I’m surprised I haven’t figured this trick out yet, but I was kindof forced to when I got a new hard drive for my laptop, didn’t want to reinstall Linux, and didn’t have a lot of options. The only place I could back it up was on my local server. A usb-attached hard drive would probably be best, but I only had a network, so I needed to get the data to my server. Rsync might have worked, but I expect it would have taken a very long time. The best option would be to transfer a gzip’ed archive but I couldn’t save it locally then scp it. So I had to direct the output of tar/gz directly to the network. I’ve done a lot of things with ssh, but not this. What I found was the way scp handles stdin and stdout.
If you pass a command as a final argument to ssh it will execute the command remotely, but pipe stdin from the local terminal to the remote command and stdout from the remote command to the local terminal. So all I had to was execute a remote command to save stdin to a file on the remote system.
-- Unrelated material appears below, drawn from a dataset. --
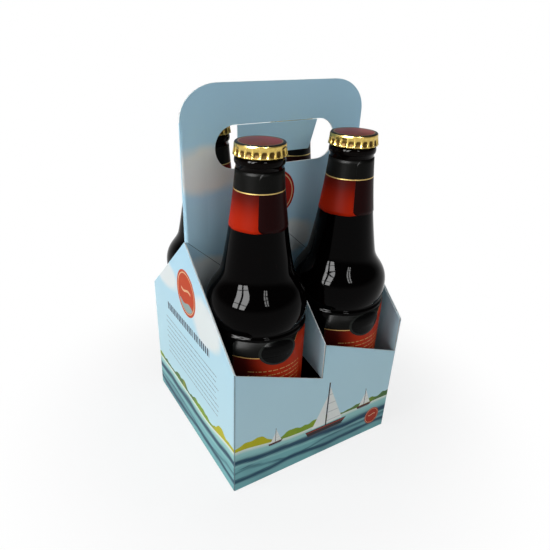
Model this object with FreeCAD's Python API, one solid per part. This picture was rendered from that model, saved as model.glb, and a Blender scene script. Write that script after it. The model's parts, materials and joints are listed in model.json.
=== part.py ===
"""Four-bottle carrier of folded carton, with its four capped bottles.

Millimetres, +Z up. The origin is at the middle of the base. X runs along the front wall,
-Y is the front, and the handle stands in the plane y = 0.
"""
import FreeCAD, Part
import math
import os
from FreeCAD import Vector as V

# Board
board = 0.55
fold_radius = 1.0
foot_radius = 0.7
seam_width = 0.4
seam_sway = 12.0

# Room round each bottle in its cell
side_slack = 0.36
depth_slack = 0.9

# Heights of the carton above the table
low_edge = 66.7
high_edge = 92.0
gable_peak = 147.3
handle_top = 233.7
partition_lift = 3.0

# Straps that tie the handle to the front and back walls
strap_root = 78.0
ply_step = 0.8
cut_margin = 1.2

# Handle
corner_reach = 22.5
corner_drop = 18.6
hole_drop = 22.0
hole_height = 24.6
hole_span = 83.0

# Folded side edges of the handle, whose two plies part towards the gable
fold_spread = 2.3
fold_rest = 0.06
fold_reach = 15.0
fold_nose = 1.4
nose_steps = 8

# Flap that folds back out of the hand hole
flap_length = 18.2
flap_width = 55.0
flap_taper = 2.2
flap_corner = 1.2
crease_gap = 0.3
flap_swing = 12.0

# Glass bottle, heights above its own base
bottle_height = 207.2
body_radius = 30.1
heel_radius = 4.0
punt_rise = 4.0
punt_ring = 24.0
punt_fullness = 0.7
glass_wall = 2.4
glass_base = 5.0
body_top = 105.2
waist_rise = 1.8
waist_depth = 1.2
shoulder_rise = 9.0
shoulder_sweep = 6.3
shoulder_fullness = 12.0
neck_root_rise = 22.1
neck_root_radius = 20.9
neck_root_lean = 0.2
neck_root_sweep = 9.0
neck_top_lean = 0.075
neck_top_radius = 12.7
collar_radius = 13.6
collar_height = 4.0
collar_groove = 1.6
finish_radius = 13.1
finish_height = 5.0
finish_round = 1.4
bore_radius = 8.8
bore_depth = 12.0

# Beer
fill_drop = 24.6
beer_gap = 0.05

# Crown cap
liner_thickness = 0.5
cap_sheet = 0.28
cap_height = 6.6
cap_disc_radius = 12.8
cap_edge_drop = 1.6
cap_radius = 14.4
flute_depth = 0.7
flute_round = 1.5
flute_count = 21

# Paper labels
paper = 0.1
neck_label_drop = 2.2
neck_label_height = 32.0
neck_lap_angle = 24.0
neck_lap_facing_angle = -106.0
neck_lap_corner = 3.0
body_label_drop = 1.0
body_label_height = 80.2
body_label_angle = 104.0
body_label_facing_angle = -94.0
body_label_corner = 4.0

# Worked out from the sizes above
cell_width = 2 * (body_radius + paper + side_slack)
cell_depth = 2 * (body_radius + paper + depth_slack)
width = 2 * cell_width + 5 * board
depth = 2 * cell_depth + 4 * board
floor_top = 2 * board
past = 5.0
quarter_handle = 0.5523
half_turn = math.sin(math.radians(45))
bottle_x = (cell_width + board) / 2
bottle_y = board + cell_depth / 2
gable_slope = (gable_peak - high_edge) / (depth / 2)
lean_slope = (high_edge - low_edge) / (width / 2)
panel_half = width / 2 - board
hole_top = handle_top - hole_drop
pivot_y = -board / 2
pivot_z = hole_top - crease_gap - board / 2
waist_height = body_top + waist_rise
shoulder_height = waist_height + shoulder_rise
neck_root_height = shoulder_height + neck_root_rise
finish_low = bottle_height - finish_height
neck_top_height = finish_low - collar_groove - collar_height
fill_height = neck_top_height - fill_drop
neck_label_top = neck_top_height - neck_label_drop
neck_label_bottom = neck_label_top - neck_label_height
body_label_top = body_top - body_label_drop
body_label_bottom = body_label_top - body_label_height
cap_rim = bottle_height + liner_thickness + cap_sheet
cap_bottom = cap_rim - cap_height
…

This can be done via the command:
$ tar -cz . | ssh user@host "cat > file.tar.gz"
The tar -cz . says “create a gzip compressed archive of the current directory.” The | (pipe) says “take the output of the tar command and pipe it to the ssh command.” The ssh user@host “cat > file.tar.gz” command says “ssh to host as user and execute the command ‘cat > file.tar.gz’”. In cat > file.tar.gz, the cat command is there to properly catch and redirect the output and says “take my stdin and output it to stdout” and the > file.tar.gz says “direct the output of cat to the file file.tar.gz”.
The tar command gets us the gzip’d archive, the ssh command lets us pipe the output to a remote command, cat gives us a command that ssh can execute that takes the command input (the output of the tar command) and output that to a file.
Then once I have the backup and setup the new hard drive in my laptop I can restore the data using the command:
$ ssh user@host "cat file.tar.gz" | tar -xz
This does the same thing in reverse. It sshs to host as user and runs the command cat file.tar.gz which reads the file.tar.gz and outputs it to stdout. Then we capture that output and pipe it through tar, locally, which gunzips/untars the data to the current directory.
I could have also mounted a remote directory on my server using something like nfs, but I didn’t feel like taking the time to set that up.
This is a really neat example of stream manipulation in Linux. Hopefully you can learn something from it.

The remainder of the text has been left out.